THE TASK
Pull out every line below containing the word "picture".
»»
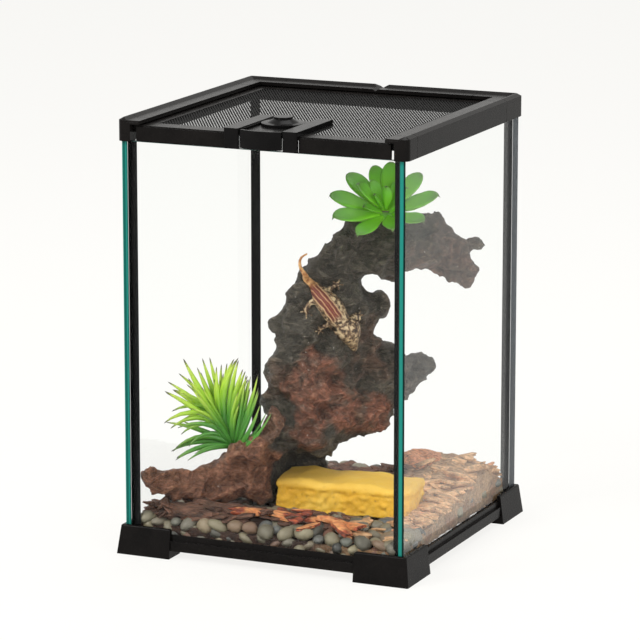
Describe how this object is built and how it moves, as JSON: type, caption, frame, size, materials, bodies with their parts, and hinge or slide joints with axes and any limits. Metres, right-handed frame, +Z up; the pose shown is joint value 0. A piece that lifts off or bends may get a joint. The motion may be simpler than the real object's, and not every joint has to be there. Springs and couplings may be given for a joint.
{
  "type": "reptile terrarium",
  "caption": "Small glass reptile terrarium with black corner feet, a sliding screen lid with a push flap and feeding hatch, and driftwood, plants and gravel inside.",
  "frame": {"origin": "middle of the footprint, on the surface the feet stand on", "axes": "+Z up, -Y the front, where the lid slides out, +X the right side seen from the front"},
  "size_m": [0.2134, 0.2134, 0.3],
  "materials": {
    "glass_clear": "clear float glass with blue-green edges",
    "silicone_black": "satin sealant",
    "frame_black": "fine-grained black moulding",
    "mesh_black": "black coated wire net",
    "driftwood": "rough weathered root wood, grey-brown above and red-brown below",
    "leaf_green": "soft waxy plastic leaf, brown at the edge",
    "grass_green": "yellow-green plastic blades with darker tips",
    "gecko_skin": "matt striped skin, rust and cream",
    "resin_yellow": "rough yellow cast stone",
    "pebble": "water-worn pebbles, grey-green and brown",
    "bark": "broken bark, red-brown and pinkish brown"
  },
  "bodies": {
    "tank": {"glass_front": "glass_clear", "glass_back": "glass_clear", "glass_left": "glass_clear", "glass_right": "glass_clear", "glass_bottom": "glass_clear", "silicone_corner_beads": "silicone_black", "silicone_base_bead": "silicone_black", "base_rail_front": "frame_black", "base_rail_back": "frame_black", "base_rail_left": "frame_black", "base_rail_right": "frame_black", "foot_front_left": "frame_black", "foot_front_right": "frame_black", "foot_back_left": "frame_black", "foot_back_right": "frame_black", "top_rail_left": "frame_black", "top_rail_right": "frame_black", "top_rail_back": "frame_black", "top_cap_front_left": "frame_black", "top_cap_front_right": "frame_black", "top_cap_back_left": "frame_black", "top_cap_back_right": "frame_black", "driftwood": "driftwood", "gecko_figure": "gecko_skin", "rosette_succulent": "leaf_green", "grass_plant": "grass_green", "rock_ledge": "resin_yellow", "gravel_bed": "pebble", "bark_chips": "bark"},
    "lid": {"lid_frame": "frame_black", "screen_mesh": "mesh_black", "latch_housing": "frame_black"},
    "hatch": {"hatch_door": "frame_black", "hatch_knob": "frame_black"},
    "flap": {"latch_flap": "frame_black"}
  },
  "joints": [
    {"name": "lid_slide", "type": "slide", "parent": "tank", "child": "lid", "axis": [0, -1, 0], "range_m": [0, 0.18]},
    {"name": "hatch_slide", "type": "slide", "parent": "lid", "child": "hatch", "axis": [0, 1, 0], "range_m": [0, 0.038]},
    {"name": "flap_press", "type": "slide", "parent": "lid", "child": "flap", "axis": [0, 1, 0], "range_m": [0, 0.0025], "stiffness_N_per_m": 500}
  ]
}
««
»»
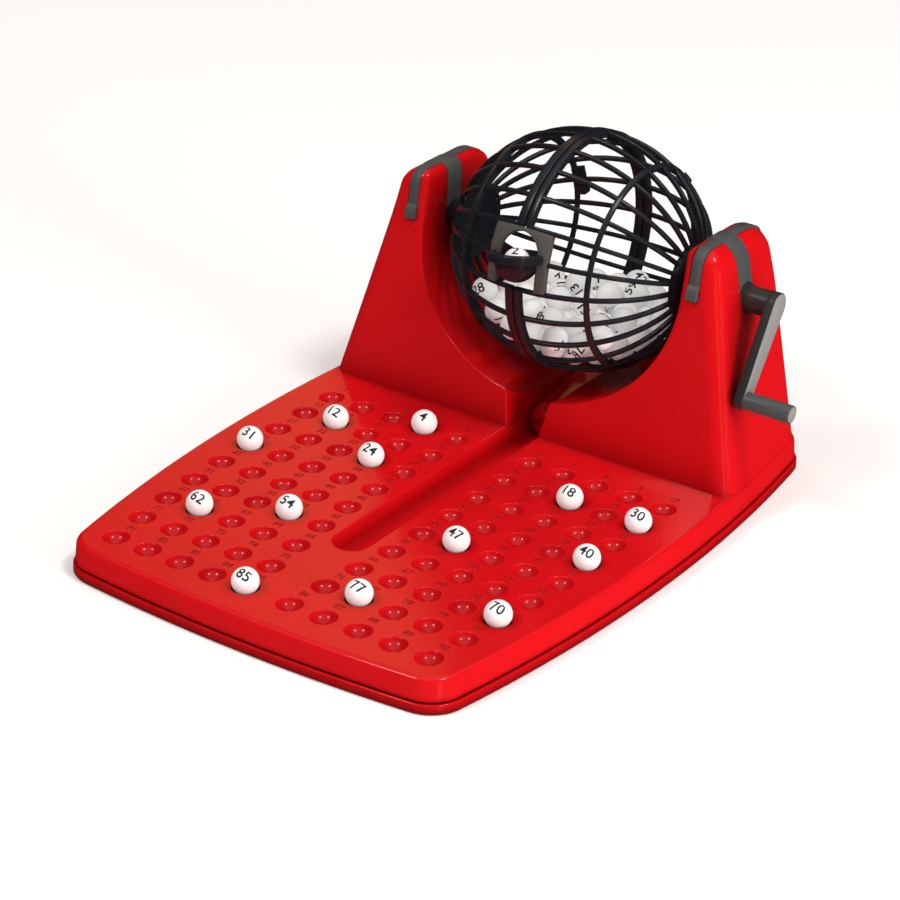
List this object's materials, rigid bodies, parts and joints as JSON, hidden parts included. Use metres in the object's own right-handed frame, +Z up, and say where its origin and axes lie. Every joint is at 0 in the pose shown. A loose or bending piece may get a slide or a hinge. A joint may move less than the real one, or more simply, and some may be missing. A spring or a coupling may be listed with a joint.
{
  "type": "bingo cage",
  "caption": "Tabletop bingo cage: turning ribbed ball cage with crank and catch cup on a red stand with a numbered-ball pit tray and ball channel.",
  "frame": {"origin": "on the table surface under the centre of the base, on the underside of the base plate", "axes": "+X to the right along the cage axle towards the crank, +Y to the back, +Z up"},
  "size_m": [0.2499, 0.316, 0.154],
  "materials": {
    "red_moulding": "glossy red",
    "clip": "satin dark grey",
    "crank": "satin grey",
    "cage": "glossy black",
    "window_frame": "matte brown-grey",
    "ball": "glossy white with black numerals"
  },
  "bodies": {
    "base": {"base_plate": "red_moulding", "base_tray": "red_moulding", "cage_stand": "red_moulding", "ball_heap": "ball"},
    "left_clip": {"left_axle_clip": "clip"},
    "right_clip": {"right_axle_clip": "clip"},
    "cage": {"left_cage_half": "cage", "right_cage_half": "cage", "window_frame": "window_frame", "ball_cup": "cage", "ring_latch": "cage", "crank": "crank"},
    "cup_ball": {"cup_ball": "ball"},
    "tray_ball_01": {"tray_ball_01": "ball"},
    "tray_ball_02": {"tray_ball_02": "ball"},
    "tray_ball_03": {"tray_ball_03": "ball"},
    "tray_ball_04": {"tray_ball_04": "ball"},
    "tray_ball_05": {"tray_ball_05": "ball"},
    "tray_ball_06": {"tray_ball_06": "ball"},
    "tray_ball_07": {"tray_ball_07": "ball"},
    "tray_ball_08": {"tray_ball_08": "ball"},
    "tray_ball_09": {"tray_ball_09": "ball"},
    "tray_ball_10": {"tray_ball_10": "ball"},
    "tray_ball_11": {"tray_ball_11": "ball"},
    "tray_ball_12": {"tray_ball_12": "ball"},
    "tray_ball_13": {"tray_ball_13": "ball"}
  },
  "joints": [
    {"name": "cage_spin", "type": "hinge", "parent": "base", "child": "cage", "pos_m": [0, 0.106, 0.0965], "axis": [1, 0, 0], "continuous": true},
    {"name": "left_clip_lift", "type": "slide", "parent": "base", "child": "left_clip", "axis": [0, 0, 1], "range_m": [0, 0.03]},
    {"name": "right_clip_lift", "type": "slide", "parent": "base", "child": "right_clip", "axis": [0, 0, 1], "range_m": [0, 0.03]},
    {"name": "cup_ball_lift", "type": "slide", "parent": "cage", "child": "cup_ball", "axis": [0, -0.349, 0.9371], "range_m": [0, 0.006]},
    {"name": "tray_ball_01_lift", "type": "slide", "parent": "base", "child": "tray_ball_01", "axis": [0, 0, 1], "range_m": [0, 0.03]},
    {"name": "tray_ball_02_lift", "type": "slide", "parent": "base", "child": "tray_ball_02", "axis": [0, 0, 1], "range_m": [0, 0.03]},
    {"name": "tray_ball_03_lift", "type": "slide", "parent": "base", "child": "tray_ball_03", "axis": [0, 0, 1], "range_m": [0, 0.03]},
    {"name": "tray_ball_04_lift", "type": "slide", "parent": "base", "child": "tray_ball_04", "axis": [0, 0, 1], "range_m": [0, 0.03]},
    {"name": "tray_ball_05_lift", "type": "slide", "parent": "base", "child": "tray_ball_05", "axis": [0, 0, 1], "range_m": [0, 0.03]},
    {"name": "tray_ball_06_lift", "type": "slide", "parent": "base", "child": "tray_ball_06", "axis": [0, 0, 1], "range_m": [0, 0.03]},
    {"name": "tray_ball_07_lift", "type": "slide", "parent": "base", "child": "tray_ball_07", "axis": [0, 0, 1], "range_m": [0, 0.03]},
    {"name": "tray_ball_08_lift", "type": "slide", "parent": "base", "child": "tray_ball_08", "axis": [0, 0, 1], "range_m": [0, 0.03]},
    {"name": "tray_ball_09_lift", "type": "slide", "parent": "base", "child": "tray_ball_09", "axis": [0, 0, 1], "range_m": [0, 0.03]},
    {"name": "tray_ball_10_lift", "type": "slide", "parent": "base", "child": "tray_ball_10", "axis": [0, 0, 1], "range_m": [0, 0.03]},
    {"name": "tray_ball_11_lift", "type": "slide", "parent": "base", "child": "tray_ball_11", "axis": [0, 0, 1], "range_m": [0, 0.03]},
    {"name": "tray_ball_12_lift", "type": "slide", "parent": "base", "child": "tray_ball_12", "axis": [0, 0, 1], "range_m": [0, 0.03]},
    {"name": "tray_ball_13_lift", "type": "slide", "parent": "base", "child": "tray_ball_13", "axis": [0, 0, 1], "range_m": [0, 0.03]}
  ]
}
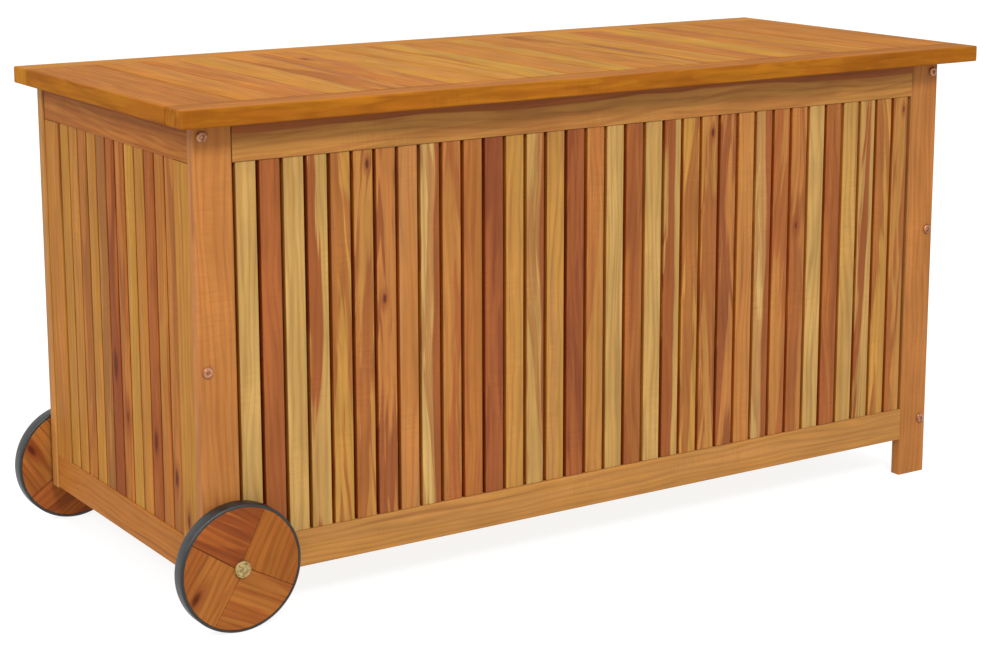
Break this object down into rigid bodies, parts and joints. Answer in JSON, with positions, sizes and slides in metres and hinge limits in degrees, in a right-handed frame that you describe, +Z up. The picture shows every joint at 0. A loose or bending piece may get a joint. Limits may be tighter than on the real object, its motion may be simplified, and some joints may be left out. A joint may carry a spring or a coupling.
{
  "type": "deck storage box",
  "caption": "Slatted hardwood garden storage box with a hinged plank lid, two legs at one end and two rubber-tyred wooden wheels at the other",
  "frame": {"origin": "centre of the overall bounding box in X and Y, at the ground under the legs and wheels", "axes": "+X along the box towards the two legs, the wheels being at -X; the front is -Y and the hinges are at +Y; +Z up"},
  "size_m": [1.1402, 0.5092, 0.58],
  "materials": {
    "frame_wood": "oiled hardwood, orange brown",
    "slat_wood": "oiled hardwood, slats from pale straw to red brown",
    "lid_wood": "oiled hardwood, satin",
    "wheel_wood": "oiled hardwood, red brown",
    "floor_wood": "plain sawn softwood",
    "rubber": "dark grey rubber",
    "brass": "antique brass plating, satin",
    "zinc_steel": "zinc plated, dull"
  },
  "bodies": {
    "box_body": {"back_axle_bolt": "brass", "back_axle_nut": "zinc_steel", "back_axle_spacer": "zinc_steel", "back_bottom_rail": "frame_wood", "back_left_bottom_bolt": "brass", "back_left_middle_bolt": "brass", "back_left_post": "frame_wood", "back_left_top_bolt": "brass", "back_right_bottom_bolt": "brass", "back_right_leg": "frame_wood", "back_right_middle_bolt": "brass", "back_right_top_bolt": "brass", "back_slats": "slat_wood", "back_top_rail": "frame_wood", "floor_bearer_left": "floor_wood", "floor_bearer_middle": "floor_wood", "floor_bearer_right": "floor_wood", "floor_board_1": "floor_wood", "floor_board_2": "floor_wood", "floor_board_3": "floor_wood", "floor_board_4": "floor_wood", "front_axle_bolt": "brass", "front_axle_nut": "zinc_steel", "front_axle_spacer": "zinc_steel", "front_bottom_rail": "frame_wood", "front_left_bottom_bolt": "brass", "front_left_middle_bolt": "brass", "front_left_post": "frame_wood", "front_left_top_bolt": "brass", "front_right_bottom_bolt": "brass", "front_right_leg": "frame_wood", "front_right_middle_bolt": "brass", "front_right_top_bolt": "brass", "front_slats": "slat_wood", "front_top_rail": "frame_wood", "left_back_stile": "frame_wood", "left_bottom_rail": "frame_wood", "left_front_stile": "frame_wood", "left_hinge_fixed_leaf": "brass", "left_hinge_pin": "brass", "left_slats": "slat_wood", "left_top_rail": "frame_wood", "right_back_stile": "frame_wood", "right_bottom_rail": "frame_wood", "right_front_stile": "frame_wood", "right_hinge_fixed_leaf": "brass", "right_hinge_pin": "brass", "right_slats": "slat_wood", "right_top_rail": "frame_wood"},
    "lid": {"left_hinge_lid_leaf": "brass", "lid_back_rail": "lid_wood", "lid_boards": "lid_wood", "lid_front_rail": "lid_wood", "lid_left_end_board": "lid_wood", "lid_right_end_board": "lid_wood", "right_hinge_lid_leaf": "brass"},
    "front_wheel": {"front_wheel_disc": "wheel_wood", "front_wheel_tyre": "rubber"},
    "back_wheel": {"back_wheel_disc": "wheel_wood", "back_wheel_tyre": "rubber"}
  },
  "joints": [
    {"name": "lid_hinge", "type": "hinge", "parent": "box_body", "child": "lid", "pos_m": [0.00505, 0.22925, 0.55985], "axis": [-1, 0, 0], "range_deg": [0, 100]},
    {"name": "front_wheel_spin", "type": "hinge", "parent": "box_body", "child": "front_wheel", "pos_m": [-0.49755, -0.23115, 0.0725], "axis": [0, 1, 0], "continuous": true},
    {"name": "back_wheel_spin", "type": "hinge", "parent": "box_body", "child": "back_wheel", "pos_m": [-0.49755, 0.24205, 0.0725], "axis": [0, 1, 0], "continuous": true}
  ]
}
««
»»
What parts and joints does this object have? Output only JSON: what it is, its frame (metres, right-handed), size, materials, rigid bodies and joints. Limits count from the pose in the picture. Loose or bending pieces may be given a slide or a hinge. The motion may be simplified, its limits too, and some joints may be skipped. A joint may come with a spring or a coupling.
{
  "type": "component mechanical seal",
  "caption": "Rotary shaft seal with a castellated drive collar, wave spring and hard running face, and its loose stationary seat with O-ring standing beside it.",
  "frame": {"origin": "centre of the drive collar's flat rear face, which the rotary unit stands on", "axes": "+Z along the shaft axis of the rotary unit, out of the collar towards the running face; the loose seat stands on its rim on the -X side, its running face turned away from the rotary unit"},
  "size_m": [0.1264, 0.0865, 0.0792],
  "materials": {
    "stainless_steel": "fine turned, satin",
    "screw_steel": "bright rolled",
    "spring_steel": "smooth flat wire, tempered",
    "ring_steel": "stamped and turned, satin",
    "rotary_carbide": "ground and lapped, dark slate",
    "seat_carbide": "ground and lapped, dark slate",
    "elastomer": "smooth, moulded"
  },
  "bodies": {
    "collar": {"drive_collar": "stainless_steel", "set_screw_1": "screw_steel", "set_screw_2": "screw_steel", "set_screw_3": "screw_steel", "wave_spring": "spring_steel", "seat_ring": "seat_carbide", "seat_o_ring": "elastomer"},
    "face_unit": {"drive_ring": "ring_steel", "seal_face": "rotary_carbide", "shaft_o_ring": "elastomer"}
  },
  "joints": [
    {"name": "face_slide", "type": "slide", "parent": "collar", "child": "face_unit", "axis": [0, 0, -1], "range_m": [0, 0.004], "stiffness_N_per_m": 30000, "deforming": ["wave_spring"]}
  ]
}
««
RESULT OF THIS TASK
Break this object down into rigid bodies, parts and joints. Answer in JSON, with positions, sizes and slides in metres and hinge limits in degrees, in a right-handed frame that you describe, +Z up. The picture shows every joint at 0. A loose or bending piece may get a joint. Limits may be tighter than on the real object, its motion may be simplified, and some joints may be left out. A joint may carry a spring or a coupling.
What parts and joints does this object have? Output only JSON: what it is, its frame (metres, right-handed), size, materials, rigid bodies and joints. Limits count from the pose in the picture. Loose or bending pieces may be given a slide or a hinge. The motion may be simplified, its limits too, and some joints may be skipped. A joint may come with a spring or a coupling.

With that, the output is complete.